Biodiversity and Epidemic Diseases
The transmission from animals to people of the virus that causes COVID-19 has taken the world by surprise, but it should not have done.
In their report “Connecting Global Priorities: Biodiversity and Human Health” published in 2015 [1], the Secretariat of the Convention on Biological Diversity [2] and the World Health Organization [3] reviewed among other things the state of knowledge of links between biodiversity, ecosystem stability, and epidemic infectious diseases.
They explained how, in Malaysia, deforestation and intensified agriculture enabled the movement and mixing of species and the resulting opportunity for pathogen transmission. In Bangladesh, human demand for natural resources through tapping into trees for sap enabled a new food source for bats, similarly providing pathogen mixing opportunities that can be detrimental to people and domestic animals and potentially wildlife through conflict with humans given health and livelihood risks.
In addition land-use change and other changing ecological scenarios in one region may have unanticipated effects in another region through species range adaptations and other factors. Climate change scenario models have suggested that increasing temperature may enable spread of the bat species that harbour viruses.
And they told how Nipah virus, for which fruit bats are a natural reservoir, emerged in humans in Malaysia following conversion of forest to an intensive swine facility that enabled bat–swine contact, and subsequently transmission from pigs to humans.

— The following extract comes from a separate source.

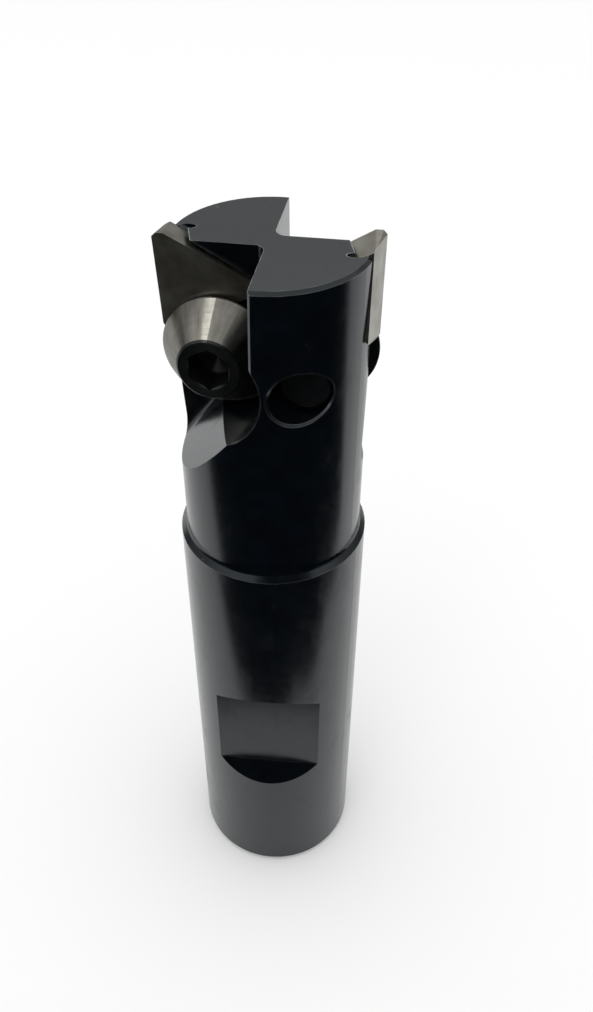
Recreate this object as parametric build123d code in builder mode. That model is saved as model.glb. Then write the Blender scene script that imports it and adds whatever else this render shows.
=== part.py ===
from build123d import *
from math import cos, radians, sin, sqrt, tan
import os

# An indexable end/face mill with a 3/4 in side-lock shank: a turned body with two cutting
# sides, half a turn apart. Each side holds one triangular carbide insert in a vee pocket,
# clamped by a cone-head socket screw. Millimetres, +Z up the tool axis, Z = 0 at the foot
# of the shank. Side 1 has its insert at -X, cutting towards -Y.

# Turned body
shank_dia = 19.05
shank_length = 53.35
neck_dia = 17.8
body_length = 84.06
foot_chamfer = 0.8
shoulder_chamfer = 0.5
neck_root = 0.5  # height of the concave root between neck and shoulder
top_chamfer = 0.3
edge_break = 0.2
profile_turn = -20.2  # degrees from +X of the plane that the profile is drawn in

# Side-lock flat in the shank
flat_depth = 2.03
flat_low = 20.16
flat_high = 32.04
flat_turn = 2.3  # degrees that the flat faces from -Y towards +X

# Chip gullet
axial_rake = 7.2  # lean of gullet wall and insert seat from the tool axis
gullet_wall = -1.0  # Y of the gullet's back wall at the top face
gullet_side = -0.2  # X of the gullet's side wall at the top face, where it meets the back wall
side_lean = 0.5  # degrees that the side wall runs outwards, going down
side_turn = 1.5  # degrees that the side wall runs outwards, going forwards
gullet_corner = 1.0  # radius between back wall and side wall
gullet_root = 1.2  # radius between back wall and run-out
ramp_point = (-6.0, -6.5, 64.42)
ramp_tilt = 56.1  # degrees that the run-out's normal leans from +Z
ramp_turn = 10.6  # degrees that the lean turns from -X towards -Y

# Triangular insert
insert_side = 11.0
insert_thickness = 3.18
insert_relief = 15.0
corner_flat = 0.58  # depth of the flat ground across each corner
corner_bevel = 0.35
edge_x = 9.67  # distance of the side cutting edge from the axis
rake_y = -1.73  # Y of the insert's top corner
corner_z = 85.43  # height of that corner before its flat is ground
seat_gap = 0.02
wall_gap = 0.03
end_wall_opening = 3.0  # degrees that the end wall opens away from the insert
corner_relief = 0.42
pocket_nose = 0.4  # depth of the flat across the vee's point

# Clamp screw
screw_seat = (-4.5, -1.15, 73.78)  # centre of the head's back face
screw_turn = 5.5  # degrees that the screw's axis turns outwards from -Y
head_radius = 5.27
face_radius = 3.0
head_length = 3.55
head_land = 0.25
face_chamfer = 0.2
thread_radius = 2.45
thread_gap = 0.05
tip_depth = 7.1  # from the head's back face to the tip
tip_radius = 2.1
tip_chamfer = 0.35
socket_width = 3.57
socket_depth = 2.4
socket_mouth = 1.97  # radius of the countersunk mouth
pilot_radius = 1.7  # drilled before the hexagon is broached
recess_radius = 5.65
recess_floor = 0.3  # clearance behind the head

SIDES = (1, 2)
shank_r = shank_dia / 2
neck_r = neck_dia / 2
lean = radians(axial_rake)


def on_side(plane, number):
    """The same plane on cutting side 1 or, half a turn on, side 2."""
    turn = Location((0, 0, 0), (0, 0, 180 * (number - 1)))
    return Plane(turn * plane.location)


# Seat directions of side 1: across points inwards, down runs along the seat away from the
# top face, and into points from the rake face into the body.
across = Vector(1, 0, 0)
down = Vector(0, sin(lean), -cos(lean))
into = Vector(0, cos(lean), sin(lean))
corner = Vector(-edge_x, rake_y, corner_z)
insert_plane = Plane(origin=corner, x_dir=across, z_dir=into)

screw_out = Vector(-sin(radians(screw_turn)), -cos(radians(screw_turn)), 0)
screw_plane = Plane(origin=screw_seat, x_dir=(0, 0, 1), z_dir=screw_out)
# Half section of the screw: local X is the radius, local Y runs outwards along the axis.
screw_section = Plane(origin=screw_seat, x_dir=(0, 0, 1), z_dir=screw_out.cross(Vector(0, 0, -1)))

# The turned profile's plane, and with it the seam of the round faces, stands clear of the cuts.
profile_out = Vector(cos(radians(profile_turn)), sin(radians(profile_turn)), 0)
profile_plane = Plane(origin=(0, 0, 0), x_dir=profile_out, z_dir=profile_out.cross(Vector(0, 0, 1)))

flat_out = Vector(sin(radians(flat_turn)), -cos(radians(flat_turn)), 0)
flat_section = Plane(origin=(0, 0, 0), x_dir=flat_out, z_dir=flat_out.cross(Vector(0, 0, 1)))


# ---------------------------------------------------------------- cuts of one cutting side
# Gullet: everything in front of the back wall and outside the side wall, above the ramp.
beyond = 16.0
gullet_run = 30.0
down_the_gullet = Vector(-sin(radians(side_lean)), sin(lean), -cos(lean))
with BuildPart() as gullet:
    with BuildSketch(Plane.XY.offset(body_length)) as gullet_mouth:
        with BuildLine():
            Polyline(
                (gullet_side, gullet_wall),
                (-beyond, gullet_wall),
                (-beyond, -beyond),
                (gullet_side - (beyond + gullet_wall) * tan(radians(side_turn)), -beyond),
                close=True,
            )
        make_face()
        fillet(gullet_mouth.vertices().sort_by(Axis.X)[-1], radius=gullet_corner)
    extrude(amount=gullet_run, dir=down_the_gullet, both=True)
    ramp_lean = radians(ramp_tilt)
    ramp_normal = Vector(
        -sin(ramp_lean) * cos(radians(ramp_turn)),
        -sin(ramp_lean) * sin(radians(ramp_turn)),
        cos(ramp_lean),
    )
    split(bisect_by=Plane(origin=ramp_point, z_dir=ramp_normal), keep=Keep.TOP)
    run_out = gullet.faces().sort_by_distance(ramp_point)[0]
    fillet(run_out.edges().sort_by(lambda edge: edge.center().Y)[-2:], radius=gullet_root)

# Recess round the screw's head, open to the outside, and the threaded hole behind it.
with BuildPart() as screw_cut:
    with BuildSketch(screw_plane.offset(-recess_floor)):
        Circle(recess_radius)
    extrude(amount=beyond)
    with BuildSketch(screw_plane):
        Circle(thread_radius + thread_gap)
    extrude(amount=-beyond)

# Vee pocket of the insert: floor, lower wall and end wall, open outwards and in front.
top_reach = 9.0
end_angle = radians(30 + end_wall_opening)
apex = (insert_side * cos(radians(30)) + 2 * wall_gap, insert_side / 2)
with BuildPart() as pocket:
    with BuildSketch(insert_plane):
        with BuildLine():
            Polyline(
                (apex[0] - pocket_nose, apex[1] - pocket_nose * tan(end_angle)),
                (apex[0] - pocket_nose, apex[1] + pocket_nose * tan(radians(30))),
                (-top_reach, apex[1] + (apex[0] + top_reach) * tan(radians(30))),
                (-top_reach, apex[1] - (apex[0] + top_reach) * tan(end_angle)),
                close=True,
            )
        make_face()
    extrude(amount=insert_thickness + seat_gap, taper=insert_relief)

# Round relief along the corner between the pocket's floor and its end wall.
narrowing = insert_thickness * tan(radians(insert_relief))
relief_start = (
    corner
    + across * (apex[0] - narrowing * sin(end_angle) - corner_relief)
    + down * (apex[1] + narrowing * cos(end_angle) - corner_relief * tan(end_angle))
    + into * insert_thickness
)
relief_run = across * -cos(end_angle) + down * -sin(end_angle)
with BuildPart() as relief:
    with BuildSketch(Plane(origin=relief_start, z_dir=relief_run)):
        Circle(corner_relief)
    extrude(amount=beyond)


# ---------------------------------------------------------------- cutter body
with BuildPart() as cutter_body:
    with BuildSketch(profile_plane):
        with BuildLine():
            Polyline(
                (0, 0),
                (shank_r - foot_chamfer, 0),
                (shank_r, foot_chamfer),
                (shank_r, shank_length - shoulder_chamfer),
                (shank_r - shoulder_chamfer, shank_length),
            )
            root = RadiusArc(
                (shank_r - shoulder_chamfer, shank_length),
                (neck_r, shank_length + neck_root),
                neck_root * 1.5,
            )
            Polyline(
                root @ 1,
                (neck_r, body_length - top_chamfer),
                (neck_r - top_chamfer, body_length),
                (0, body_length),
                (0, 0),
            )
        make_face()
    revolve(axis=Axis.Z)

    with BuildSketch(flat_section):
        floor_r = shank_r - flat_depth
        mouth = 3.0
        with BuildLine():
            Polyline(
                (floor_r, flat_low),
                (floor_r, flat_high),
                (floor_r + mouth, flat_high + mouth),
                (floor_r + mouth, flat_low - mouth),
                close=True,
            )
        make_face()
    extrude(amount=shank_dia, both=True, mode=Mode.SUBTRACT)

    with PolarLocations(0, len(SIDES)):
        for cut in (gullet, screw_cut, pocket, relief):
            add(cut.part, mode=Mode.SUBTRACT)

    # Edge breaks on the gullet's side wall, the recess and the hole's exit, where they meet
    # the outside of the head
    wall_front = Vector(0, -neck_r, body_length - 4)
    recess_rim = Vector(0.8, -neck_r, screw_seat[2] - 1)
    exit_rim = Vector(-screw_seat[0], -neck_r, screw_seat[2] - thread_radius)
    breaks = []
    for number in SIDES:
        for spot in (wall_front, recess_rim, exit_rim):
            place = on_side(Plane(spot), number).origin
            breaks.append(cutter_body.edges().sort_by_distance(place)[0])
    chamfer(breaks, edge_break)
cutter_body.part.label = "cutter_body"


# ---------------------------------------------------------------- inserts
# The outline of one insert: three equal corners, each crossed by a flat that is square to
# one side and bevelled where the two meet.
height = insert_side * cos(radians(30))
corners = (Vector(0, 0), Vector(height, insert_side / 2), Vector(0, insert_side))
outline = []
for index, tip in enumerate(corners):
    square_side = (corners[index - 1] - tip).normalized()
    other_side = (corners[(index + 1) % 3] - tip).normalized()
    flat_start = tip + square_side * corner_flat
    flat_end = tip + other_side * (2 * corner_flat)
    along_flat = (flat_end - flat_start).normalized()
    outline += [flat_start + square_side * corner_bevel, flat_start + along_flat * corner_bevel, flat_end]

inserts = {}
for number in SIDES:
    with BuildPart() as insert:
        with BuildSketch(on_side(insert_plane, number)):
            with BuildLine():
                Polyline(*outline, close=True)
            make_face()
        extrude(amount=insert_thickness, taper=insert_relief)
    insert.part.label = f"insert_{number}"
    inserts[number] = insert


# ---------------------------------------------------------------- clamp screws
socket_corner = socket_width / sqrt(3)
clamp_screws = {}
for number in SIDES:
    with BuildPart() as screw:
        axis_plane = on_side(screw_plane, number)
        with BuildSketch(on_side(screw_section, number)):
            with BuildLine():
                Polyline(
                    (0, -tip_depth),
                    (tip_radius, -tip_depth),
                    (thread_radius, -tip_depth + tip_chamfer),
                    (thread_radius, 0),
                    (head_radius, 0),
                    (head_radius, head_land),
                    (face_radius, head_length - face_chamfer),
                    (face_radius - face_chamfer, head_length),
                    (0, head_length),
                    close=True,
                )
            make_face()
        revolve(axis=Axis(axis_plane.origin, axis_plane.z_dir))
        with BuildSketch(axis_plane.offset(head_length)):
            RegularPolygon(socket_corner, 6)
        extrude(amount=-socket_depth, mode=Mode.SUBTRACT)
        # Countersunk mouth of the socket and the drill point at its bottom
        with BuildSketch(on_side(screw_section, number)):
            with BuildLine():
                Polyline(
                    (0, head_length),
                    (socket_mouth, head_length),
                    (pilot_radius, head_length - socket_mouth + pilot_radius),
                    (pilot_radius, head_length - socket_depth),
                    (0, head_length - socket_depth - pilot_radius * tan(radians(30))),
                    close=True,
                )
            make_face()
        revolve(axis=Axis(axis_plane.origin, axis_plane.z_dir), mode=Mode.SUBTRACT)
    screw.part.label = f"clamp_screw_{number}"
    clamp_screws[number] = screw


# ---------------------------------------------------------------- files
os.makedirs("parts", exist_ok=True)
for piece in (cutter_body, *inserts.values(), *clamp_screws.values()):
    export_step(piece.part, f"parts/{piece.part.label}.step")
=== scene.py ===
"""Looks of an indexable end/face mill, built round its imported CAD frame. Metres, +Z up."""

from math import cos, pi, radians, sin

import bpy
from mathutils import Matrix, Vector

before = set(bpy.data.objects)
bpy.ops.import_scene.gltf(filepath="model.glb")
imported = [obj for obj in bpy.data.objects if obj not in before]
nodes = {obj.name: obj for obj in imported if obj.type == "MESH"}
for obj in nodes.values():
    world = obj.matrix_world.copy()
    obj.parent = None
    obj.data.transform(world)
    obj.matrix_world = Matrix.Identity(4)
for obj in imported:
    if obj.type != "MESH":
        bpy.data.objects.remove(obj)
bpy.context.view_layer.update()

MM = 0.001
scene = bpy.context.scene

# Clamp screw of side 1, as in the CAD; side 2 is its half-turn copy. Millimetres.
SCREW_SEAT = Vector((-4.5, -1.15, 73.78))
SCREW_TURN = radians(5.5)
HEAD_LENGTH = 3.55
FACE_RADIUS = 3.0
THREAD_RADIUS = 2.45
THREAD_PITCH = 0.8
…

Several significant zoonotic infectious diseases have emerged in part due to the substantial human–animal contact that occurs along the wildlife trade chain, from harvest to end point. These diseases have included SARS coronavirus (wet markets in China), HIV (primate bushmeat hunting), monkeypox virus (exotic pet trade), and H5N1 and H7N9 avian influenza viruses. The global trade in wildlife provides disease transmission mechanisms that not only result in human and animal health threats but also damages to international trade, agricultural livelihoods, and global food security.
Now, following the COVID-19 pandemic, numerous warnings that this will happen again unless man’s relationship changes by the UN Environment Programme, WWF and others. Perhaps now our political leaders have learned that ignoring such warnings is far more expensive than taking action.